雛を思う親鳥の愛情がひしひしと伝わるこの場面、誰が見ても優しく穏やかな気持ちになるのではないでしょうか。
親子のツーショット。
保温が終わると雛は活発に動き始め“自由奔放”という表現が適当なほどよく歩き回ります。
あくまでも私の印象になりますが、行動の制限を受けるのは親鳥が警戒の声を発した時のみ。
どちらかというと雛が動きたいように動き、親鳥が後をついて行くといったように見受けられました。

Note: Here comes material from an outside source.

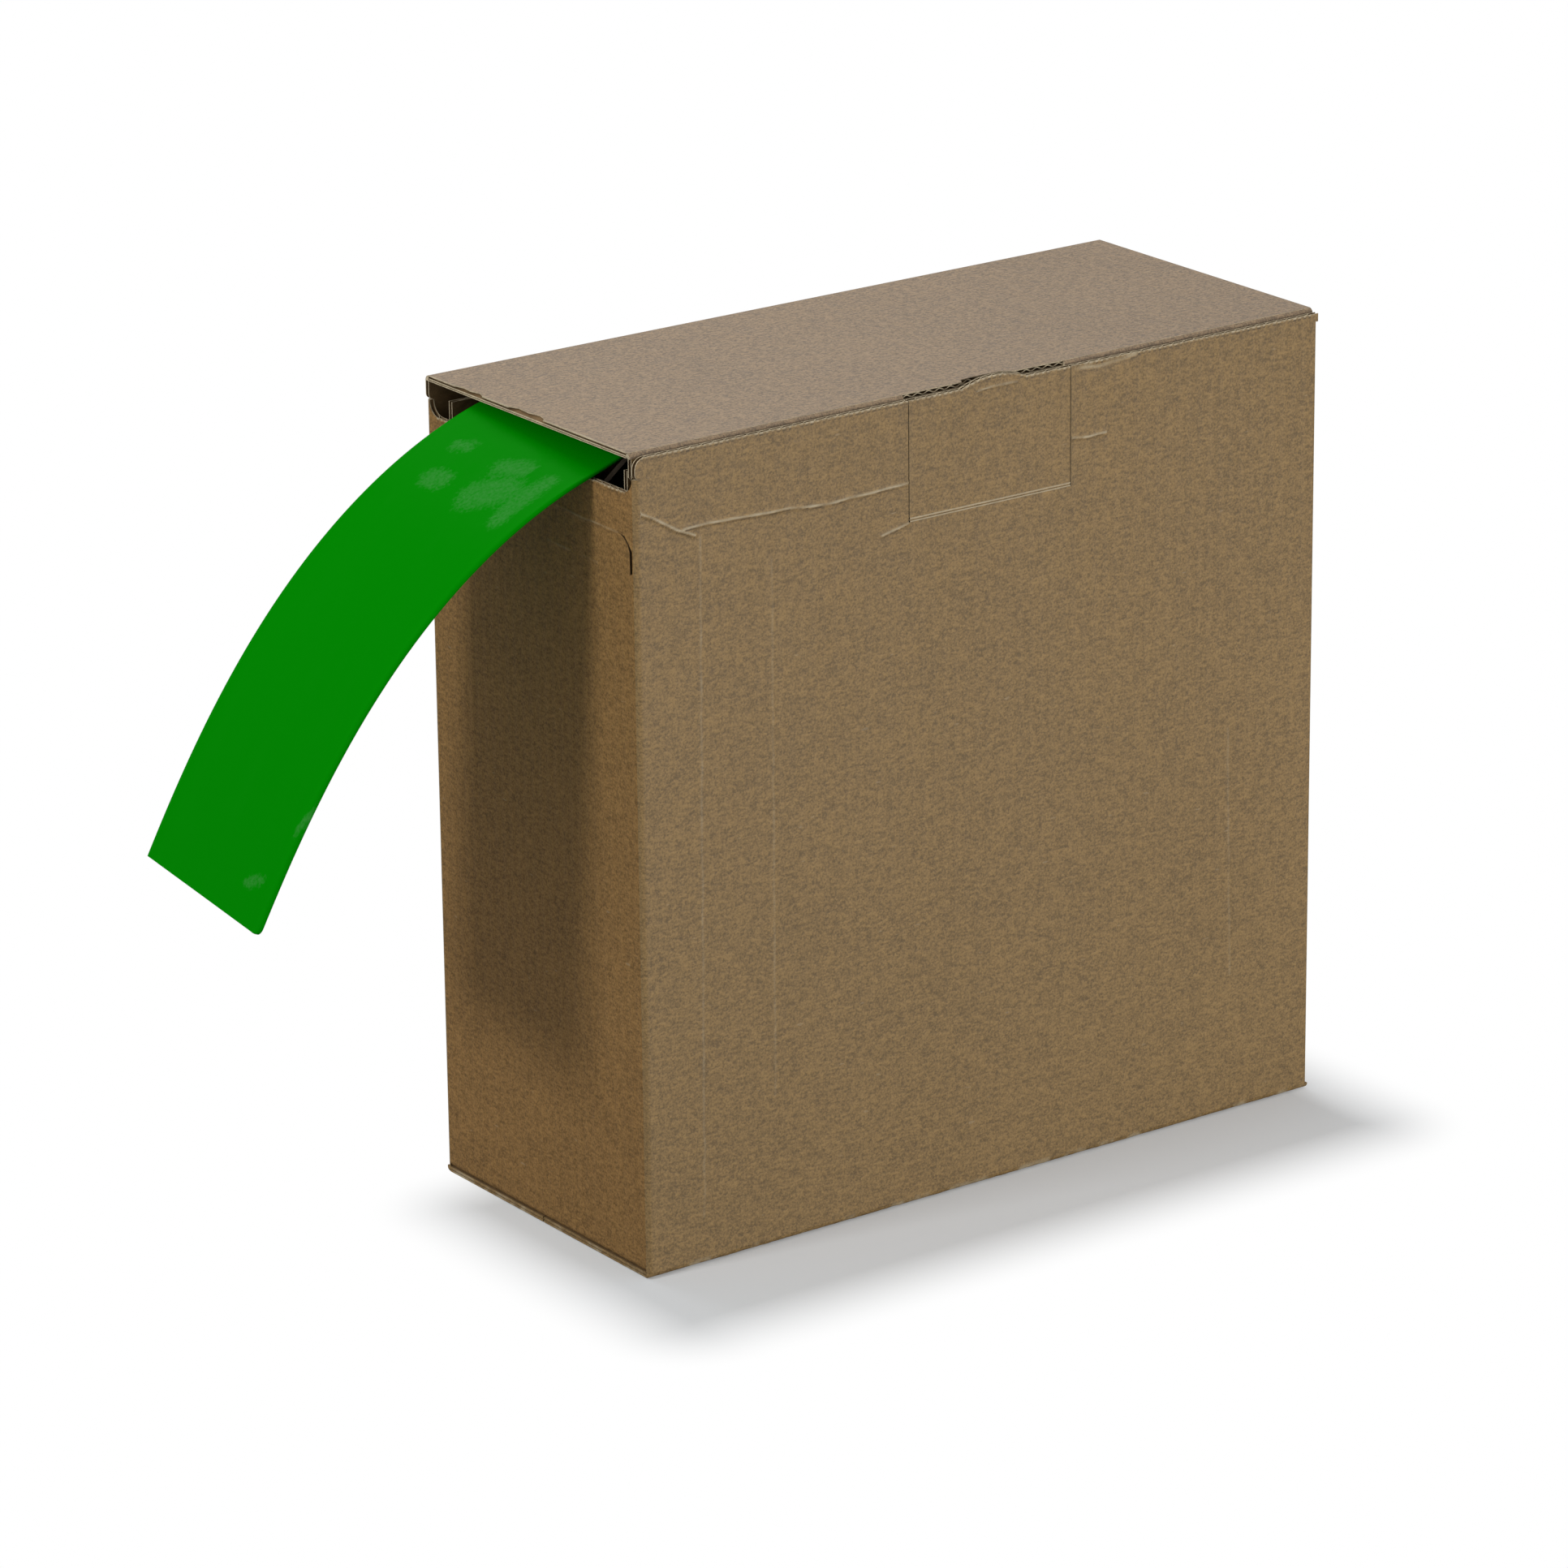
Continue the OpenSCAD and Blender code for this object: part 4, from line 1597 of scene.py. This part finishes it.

しかしこれは私の印象によるもので実際のところは分かりません。
親鳥が周囲の状況に気を配り、安全と判断する範囲内で動いている可能性も十分に考えられます。
不意に伏せたこの場面。
親鳥が頻りに上空を気にする様子か見られました。
私は確認できませんでしたが上空を猛禽類が飛んでいたのかもしれません。
警戒が解け活動を再開した姿を撮影したものですが、おしりが可愛い...
それから暫くして再び保温タイム。
この場面は何度見ても飽きることがありません。
潜り込む姿が可愛らしく、保温を終えて顔を覗かせる姿もまた可愛らしい。
この時は伸びの姿も見ることができました。
あどけない容姿に笑みの絶えない一日となりましたが...
この観察から一週間後。
秋田県は大雨による災害が多発し、特に私の住む秋田市は甚大な被害が発生しました。
まだ体温の調整が上手くできない雛にとっては厳しい状態が長時間続き絶望的。
正直なところ雛の命は無いものと思っていました。
連休明けの18日、職場の様子を恐々と見てみたところ雛の無事を確認。
一体あの大雨をどの様にして凌いでいたのか...
時間毎の雨量を見るに親鳥が傘となったとしても耐えられるものではありません。
職場の建物などを利用して難を逃れたとしか考えられませんが、雛の無事を確認でき安堵しました。
様々な苦難を乗り越えている雛だからこそ無事の成長を願い、本日の観察日記はここまでにしたいと思います。